In the dark ages, magic was part of the consensus and mages could openly rule over the sleepers because everyone believed in magic and therefore magic was part of the consensus. In response to the tyranny of the mages, a group was formed called the League of Reason, who wanted to introduce a new form of magic to the consensus that everyone could use. This form of magic was based on logic and reason and was called science. This led to the ascension war, where the League of reason sought to remove magic and superstition from the consensus and a very loose coalition of mages called the Council of Nine Mystic Traditions want to keep magic in the consensus. And the League of Reason won. A mostly rationalistic, scientific worldview has become the consensus worldwide, forcing the Council into operating underground. The League of Reason has become the Technocracy, a worldwide secret organization ruling the world from the shadows and trying to stamp out magic and any other form of "reality deviants" to keep humanity safe, even if they have to suppress basic human imagination to do so. Notably, the earliest books for the game very much said "Traditions good, Technocracy bad", but later books went for a much more grey approach to the conflict between them, making it clear that both sides really are doing what they think is in humanity's best interest even if their ideas for how to do so are fundamentally incompatible.

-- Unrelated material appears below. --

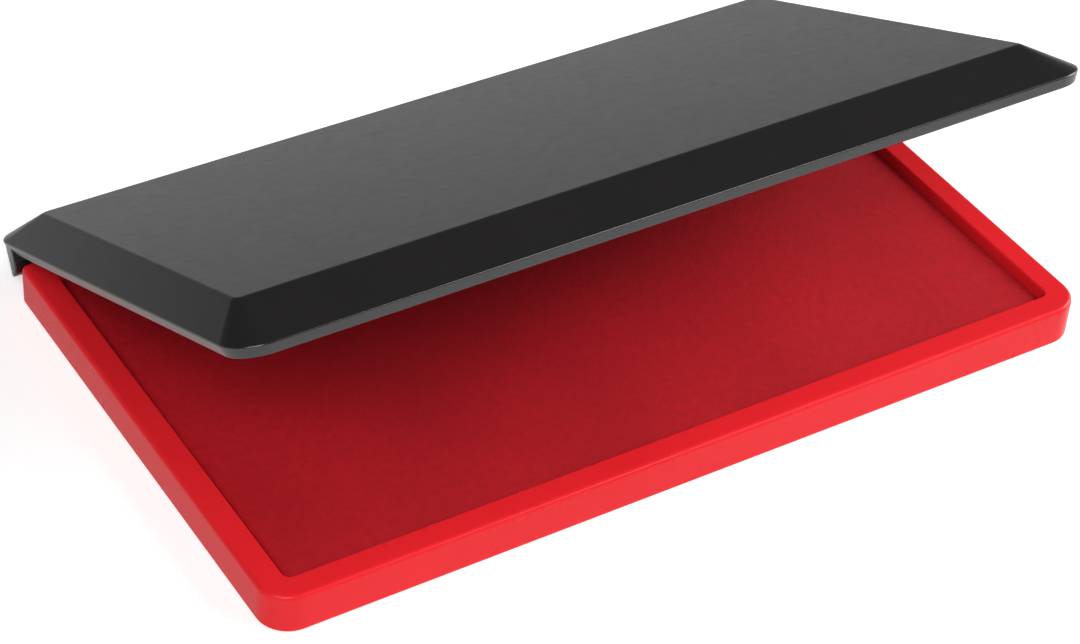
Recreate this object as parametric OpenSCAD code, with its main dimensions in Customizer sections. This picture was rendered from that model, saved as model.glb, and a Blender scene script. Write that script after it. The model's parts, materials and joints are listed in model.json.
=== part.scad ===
// Hinged ink pad: a tray that holds a cloth-covered pad, and a bevelled lid.
// Millimetres. The origin is the middle of the tray's underside.
// +X runs along the hinge, +Y points to the hinge at the back, +Z points up.

/* [Tray] */
// Length of the tray, along the hinge
tray_l = 170; // [140:1:200]
// Depth of the tray, from the front edge to the back edge
tray_w = 108; // [90:1:130]
// Height of the tray, from the table to the top of the rim
tray_h = 8; // [7.6:0.1:12]
// Radius of the outer corners, seen from above
tray_corner_r = 6; // [4.5:0.1:9]
// Width of the rim at the front and at both sides
rim_w = 5; // [4.6:0.1:9]
// Width of the rim at the back, which carries the hinge
hinge_rim_w = 13; // [11.5:0.1:18]
// Radius of the pocket's corners
pocket_corner_r = 1.5; // [0.6:0.1:3]
// Radius that softens the rim's outer top edge
rim_edge_r = 0.6; // [0.3:0.05:0.9]
// Radius that softens the bottom edge
base_edge_r = 0.5; // [0.2:0.05:0.9]
// Thickness of the outer wall
tray_wall = 1.6; // [1.2:0.1:1.8]
// Thickness of the wall round the pocket
pocket_wall = 1.4; // [1:0.1:1.8]
// Thickness of the rim's top
rim_t = 1.6; // [1.2:0.1:2.2]
// Thickness of the floor under the pad
floor_t = 1.4; // [1:0.1:1.8]
// Number of ribs across the hollow under the back rim
rib_count = 5; // [1:1:9]
// Thickness of each of those ribs
rib_t = 1.2; // [0.8:0.1:2]

/* [Lid] */
// Angle that the lid stands open, in degrees
lid_open = 25; // [0:1:90]
// Thickness of the walls
lid_wall = 1.6; // [1.2:0.1:1.8]
// Gap between the closed lid and the rim
lid_gap = 0.1; // [0.05:0.05:0.3]
// How far the widest edge stands out past the tray
lid_overhang = 0.8; // [0.3:0.1:1.2]
// Height of the undercut band below the widest edge
undercut_h = 2.2; // [1.6:0.1:3]
// Height of the upright land at the widest edge
edge_land = 0.3; // [0.1:0.05:0.6]
// Height from the bottom of that land to the top panel
bevel_h = 4.8; // [4:0.1:8]
// Width of the bevels at the two sides
side_bevel_w = 6.3; // [5:0.1:14]
// Width of the bevels at the front and the back
front_bevel_w = 11.7; // [8:0.1:20]
// Radius of the top panel's corners
panel_corner_r = 1.5; // [0.5:0.1:4]

/* [Hinge] */
// Distance of the hinge axis from the tray's back edge
hinge_back = 4.7; // [4.6:0.1:5.2]
// Depth of the hinge axis below the rim's top
hinge_down = 2.4; // [2.2:0.05:2.6]
// Radius of the stubs on the lid's ears
stub_r = 1.1; // [0.9:0.05:1.2]
// Gap all round a stub in its bore
stub_gap = 0.05; // [0.03:0.01:0.09]
// Length of each stub inside the tray
stub_in = 3; // [2:0.1:4]
// Radius of the boss that spaces each ear from the tray
boss_r = 1.9; // [1.6:0.1:2.1]
// Gap between each boss and the tray, and past each stub's end
side_gap = 0.2; // [0.1:0.05:0.4]
// Thickness of each ear
ear_t = 2; // [1.6:0.1:2.4]
// Radius of each ear's round end
ear_r = 3.7; // [3.5:0.1:4]
// How far that round end's centre lies in front of the hinge axis
ear_ahead = 0.7; // [0.4:0.1:0.9]
// How far that centre lies above the hinge axis
ear_above = 1.3; // [1:0.1:1.5]
// Width of the notch in each back corner of the tray
notch_w = 4.2; // [3.8:0.1:7]
// Gap in front of each ear in its notch
notch_gap = 0.5; // [0.4:0.1:1]

/* [Pad] */
// Gap between the pad and the pocket's wall
pad_gap = 0.5; // [0.3:0.05:0.9]
// Depth of the pad's face below the rim's top
pad_sunk = 1.4; // [1.3:0.1:1.8]
// Radius of the pad's corners, seen from above
pad_corner_r = 2; // [1.5:0.1:4]
// Radius of the soft upper edge
pad_edge_r = 1; // [0.8:0.05:1.3]
// Rise of the pad's face from its edges to its middle
pad_crown = 0.4; // [0.1:0.05:0.7]
// Width of the band along the edges where the face falls away
crown_w = 14; // [6:1:30]
// How far the sides are drawn in at the bottom
pad_tuck = 0.3; // [0.1:0.05:0.6]
// Thickness of the ink cloth
cloth_t = 0.5; // [0.3:0.05:0.7]
// Width of the cloth that is turned in under the board
hem_w = 12; // [6:0.5:20]
// Thickness of the backing board
board_t = 0.8; // [0.5:0.1:1.2]
// Gap between the cloth and what it is wrapped round
core_gap = 0.1; // [0.05:0.05:0.2]

/* [Hidden] */

$fn = 96;
lid_fn = 32;
pad_fn = 16;
edge_steps = 3;
crown_steps = 4;
eps = 0.01;
past = 1;

// Hinge axis, and the tray's nose that is round about it
hinge_y = tray_w / 2 - hinge_back;
hinge_z = tray_h - hinge_down;
nose_r = hinge_down;
nose_y = hinge_y + nose_r;

// Ears, and the notches at the back corners that they hang in
ear_x = tray_l / 2 - ear_t;
ear_y = hinge_y - ear_ahead;
ear_z = hinge_z + ear_above;
notch_x = tray_l / 2 - notch_w;
notch_y = ear_y - ear_r - notch_gap;
bore_end = notch_x - stub_in - side_gap;

// Pocket, and the pad in it
pocket_l = tray_l - 2 * rim_w;
pocket_w = tray_w - rim_w - hinge_rim_w;
pocket_y = (rim_w - hinge_rim_w) / 2;
pocket_back = pocket_y + pocket_w / 2;
pad_l = pocket_l - 2 * pad_gap;
pad_w = pocket_w - 2 * pad_gap;
pad_top = tray_h - pad_sunk;
shoulder_z = pad_top - pad_crown - pad_edge_r;
board_z = floor_t + cloth_t;
felt_z = board_z + board_t;
core_inset = cloth_t + core_gap;

// Lid, closed
lid_z = tray_h + lid_gap;
edge_z = lid_z + undercut_h;
bevel_z = edge_z + edge_land;
lid_top = edge_z + bevel_h;
slope_h = lid_top - bevel_z;
ceiling_z = lid_top - lid_wall;
lid_l = tray_l + 2 * lid_overhang;
lid_w = tray_w + 2 * lid_overhang;

// Distance from the widest edge to where a bevel's inner face meets the ceiling
function ceiling_inset(run) =
    run * (ceiling_z - bevel_z) / slope_h + lid_wall * norm([run, slope_h]) / slope_h;

// Height where a bevel's inner face meets the upright inner wall
function bevel_foot(run) =
    bevel_z + ((lid_overhang + lid_wall) * slope_h - lid_wall * norm([run, slope_h])) / run;

inner_z = min(bevel_foot(side_bevel_w), bevel_foot(front_bevel_w));

// Rectangle with round corners, centred on the origin
module round_rect(l, w, r) {
    square([l - 2 * r, w], center = true);
    square([l, w - 2 * r], center = true);
    for (x = [-1, 1], y = [-1, 1])
        translate([x * (l / 2 - r), y * (w / 2 - r)]) circle(r);
}

// Plate with round corners, h thick, from height z up
module plate(l, w, r, z, h) {
    translate([0, 0, z]) linear_extrude(h) round_rect(l, w, r);
}

// Section across a slab, w wide and h high, with softened top and bottom edges
module slab_section(w, h, top_r, base_r) {
    translate([-w / 2, base_r]) square([w, h - top_r - base_r]);
    translate([-w / 2 + top_r, h / 2]) square([w - 2 * top_r, h / 2]);
    translate([-w / 2 + base_r, 0]) square([w - 2 * base_r, h / 2]);
    for (side = [-1, 1]) {
        translate([side * (w / 2 - top_r), h - top_r]) circle(top_r);
        translate([side * (w / 2 - base_r), base_r]) circle(base_r);
    }
}

// Slab with round corners whose top and bottom edges are softened all round
module soft_slab(l, w, r, h, top_r, base_r) {
    rotate([90, 0, 0])
        linear_extrude(w - 2 * r, center = true) slab_section(l, h, top_r, base_r);
    rotate([90, 0, 90])
        linear_extrude(l - 2 * r, center = true) slab_section(w, h, top_r, base_r);
    for (x = [-1, 1], y = [-1, 1])
        translate([x * (l / 2 - r), y * (w / 2 - r), 0])
            rotate_extrude()
                intersection() {
                    slab_section(2 * r, h, top_r, base_r);
                    square([r, h]);
                }
}

// Round bar on the hinge axis, from x0 to x1
module hinge_bar(r, x0, x1) {
    translate([x0, hinge_y, hinge_z]) rotate([0, 90, 0]) cylinder(h = x1 - x0, r = r);
}

// ---------- tray ----------

// Slab of the tray, cut off behind the hinge axis and notched at the back corners
module tray_block() {
    difference() {
        soft_slab(tray_l, tray_w, tray_corner_r, tray_h, rim_edge_r, base_edge_r);
        translate([-tray_l, hinge_y, -past]) cube([2 * tray_l, tray_w, tray_h + 2 * past]);
        for (x = [-notch_x - tray_l, notch_x])
            translate([x, notch_y, -past]) cube([tray_l, tray_w, tray_h + 2 * past]);
    }
}

// Back of the tray, round about the hinge axis so that the lid's edge swings past it
module nose() {
    intersection() {
        union() {
            hinge_bar(nose_r, -notch_x, notch_x);
            translate([-notch_x, hinge_y - past, 0]) cube([2 * notch_x, past + nose_r, hinge_z]);
        }
        translate([-tray_l, hinge_y - past, 0]) cube([2 * tray_l, tray_w, tray_h]);
    }
}

// Hollow under the front and side rims, open below
module rim_hollow() {
    difference() {
        plate(tray_l - 2 * tray_wall, tray_w - 2 * tray_wall, tray_corner_r - tray_wall,
              -past, tray_h - rim_t + past);
        translate([0, pocket_y, 0])
            plate(pocket_l + 2 * pocket_wall, pocket_w + 2 * pocket_wall,
                  pocket_corner_r + pocket_wall, -2 * past, tray_h + 2 * past);
        translate([-tray_l, pocket_back, -2 * past]) cube([2 * tray_l, tray_w, tray_h + 2 * past]);
    }
}

// Hollow under the back rim, in bays between ribs, open below
module back_hollow() {
    bay_y = pocket_back + pocket_wall;
    bay_w = nose_y - tray_wall - bay_y;
    run = 2 * (bore_end - tray_wall);
    bay_l = (run - rib_count * rib_t) / (rib_count + 1);
    for (i = [0:rib_count])
        translate([-run / 2 + i * (bay_l + rib_t), bay_y, -past])
            cube([bay_l, bay_w, tray_h - rim_t + past]);
}

module tray() {
    color("#d91f28")
    difference() {
        union() {
            tray_block();
            nose();
        }
        translate([0, pocket_y, 0]) plate(pocket_l, pocket_w, pocket_corner_r, floor_t, tray_h);
        rim_hollow();
        back_hollow();
        hinge_bar(stub_r + stub_gap, -notch_x - past, -bore_end);
        hinge_bar(stub_r + stub_gap, bore_end, notch_x + past);
    }
}

// ---------- lid ----------

// Bevelled cover with an even wall, open below
module cover() {
    difference() {
        hull() {
            plate(tray_l, tray_w, tray_corner_r, lid_z, eps, $fn = lid_fn);
            plate(lid_l, lid_w, tray_corner_r + lid_overhang, edge_z, edge_land, $fn = lid_fn);
            plate(lid_l - 2 * side_bevel_w, lid_w - 2 * front_bevel_w, panel_corner_r,
                  lid_top - eps, eps, $fn = lid_fn);
        }
        hull() {
            plate(tray_l - 2 * lid_wall, tray_w - 2 * lid_wall, tray_corner_r - lid_wall,
                  lid_z - past, inner_z - lid_z + past, $fn = lid_fn);
            plate(lid_l - 2 * ceiling_inset(side_bevel_w), lid_w - 2 * ceiling_inset(front_bevel_w),
                  panel_corner_r, ceiling_z - eps, eps, $fn = lid_fn);
        }
    }
}

// Ear at the +X side, with the boss and the stub that turns in the tray
module ear() {
    intersection() {
        plate(tray_l, tray_w, tray_corner_r, 0, edge_z);
        translate([ear_x, 0, 0])
            rotate([90, 0, 90])
                linear_extrude(ear_t) {
                    translate([ear_y, ear_z]) circle(ear_r);
                    translate([ear_y - ear_r, ear_z]) square([2 * ear_r, edge_z - ear_z]);
                }
    }
    hinge_bar(boss_r, notch_x + side_gap, ear_x + eps);
    hinge_bar(stub_r, notch_x - stub_in, ear_x + eps);
}

module lid() {
    color("#3b383a")
    translate([0, hinge_y, hinge_z])
        rotate([-lid_open, 0, 0])
            translate([0, -hinge_y, -hinge_z]) {
                cover();
                ear();
                mirror([1, 0, 0]) ear();
            }
}

// ---------- pad ----------

// Outline of the pad at height z, drawn in by inset
module pad_ring(inset, z) {
    plate(pad_l - 2 * inset, pad_w - 2 * inset, pad_corner_r, z, eps, $fn = pad_fn);
}

// Form of the pad, drawn in by inset: crowned face, soft edge and drawn-in sides
module pad_form(inset, base_z) {
    edge_r = pad_edge_r - inset;
    hull() {
        pad_ring(inset + pad_tuck, base_z);
        for (i = [0:edge_steps]) {
            turn = 90 * i / edge_steps;
            pad_ring(inset + edge_r * (1 - cos(turn)), shoulder_z + edge_r * sin(turn));
        }
        for (i = [1:crown_steps]) {
            part = i / crown_steps;
            rise = pad_crown * (1 - pow(1 - part, 2));
            pad_ring(inset + edge_r + crown_w * part, shoulder_z + edge_r + rise);
        }
    }
}

module pad_cloth() {
    color("#ae2029")
    translate([0, pocket_y, 0])
        difference() {
            pad_form(0, floor_t);
            pad_form(cloth_t, board_z);
            plate(pad_l - 2 * hem_w, pad_w - 2 * hem_w, pad_corner_r, 0, board_z + past);
        }
}

module felt_core() {
    color("#7d0f1c")
    translate([0, pocket_y, 0]) pad_form(core_inset, felt_z);
}

module backing_board() {
    color("#b9a98c")
    translate([0, pocket_y, 0])
        plate(pad_l - 2 * (core_inset + pad_tuck), pad_w - 2 * (core_inset + pad_tuck),
              pad_corner_r, board_z, board_t);
}

tray();
lid();
pad_cloth();
felt_core();
backing_board();
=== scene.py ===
# %% [markdown]
# # An ink pad with its lid part open
#
# An office ink pad is a plain thing that is easy to get wrong. It has a glossy red tray,
# a lid of dark plastic with a fine dull texture, and a pad of woven cloth soaked with red
# ink. The measured solids of each piece are already there, as the frame. This lesson
# models the pieces again with soft edges, gives each its material, and lights them as a
# catalogue photograph would.

# %% Load the measured frame
import json
import math

import bmesh
import bpy
from mathutils import Matrix, Vector


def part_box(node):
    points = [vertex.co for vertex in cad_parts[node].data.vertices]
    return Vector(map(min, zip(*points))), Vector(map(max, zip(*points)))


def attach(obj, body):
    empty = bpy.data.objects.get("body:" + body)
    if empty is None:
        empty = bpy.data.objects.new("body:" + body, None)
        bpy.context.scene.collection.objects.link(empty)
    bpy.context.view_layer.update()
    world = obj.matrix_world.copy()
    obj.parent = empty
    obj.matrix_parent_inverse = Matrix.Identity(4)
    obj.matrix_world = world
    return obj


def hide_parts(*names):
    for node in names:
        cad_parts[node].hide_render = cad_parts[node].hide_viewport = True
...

What's really interesting is that science and technology really are a form of magic and technocrats are mages, even if the Technocracy would vehemently deny this. Technology is a form of magic that everyone can use because its part of the consensus and science doesn't discover new facts about the world, It creates those facts and applies them to the world. The Technocracy's super-advanced technology creates paradox just as much as magic does because personal anti-gravity suits and mass-produced clones violate the consensus just like throwing around fireballs and conjuring demons does.
Mage: the Ascension is a super fun setting because just about any fantasy or sci-fi trope can exist here. Classic pointy hat and wand wizards can battle cyborgs armed with self-replicating nanotechnology. Anti-authoritarian punks can hack your wallpaper to spy on you because they believe all reality is part of a unified mathematical whole that the internet gives us access to. A group of spacefarers can ride the luminiferous aether to mars only to encounter Aztec shamans who asked the spirits to carry them there thousands of years ago. A powerful mage can create a time loop by convincing their younger self to obtain enlightenment through the power of sex, drugs, and rock and roll. Two people can have an argument over whether the guy they just met was an alien from Alpha Centauri or an elf from the Norse nine realms and both of them can be right. Animistic spirit-callers can upload themselves to the internet to combat spirits of malware. And an angry mage might just teleport you into the sun because they believe distance is just an illusion and therefore have the power to make anything go anywhere with a thought. It's a wild ride.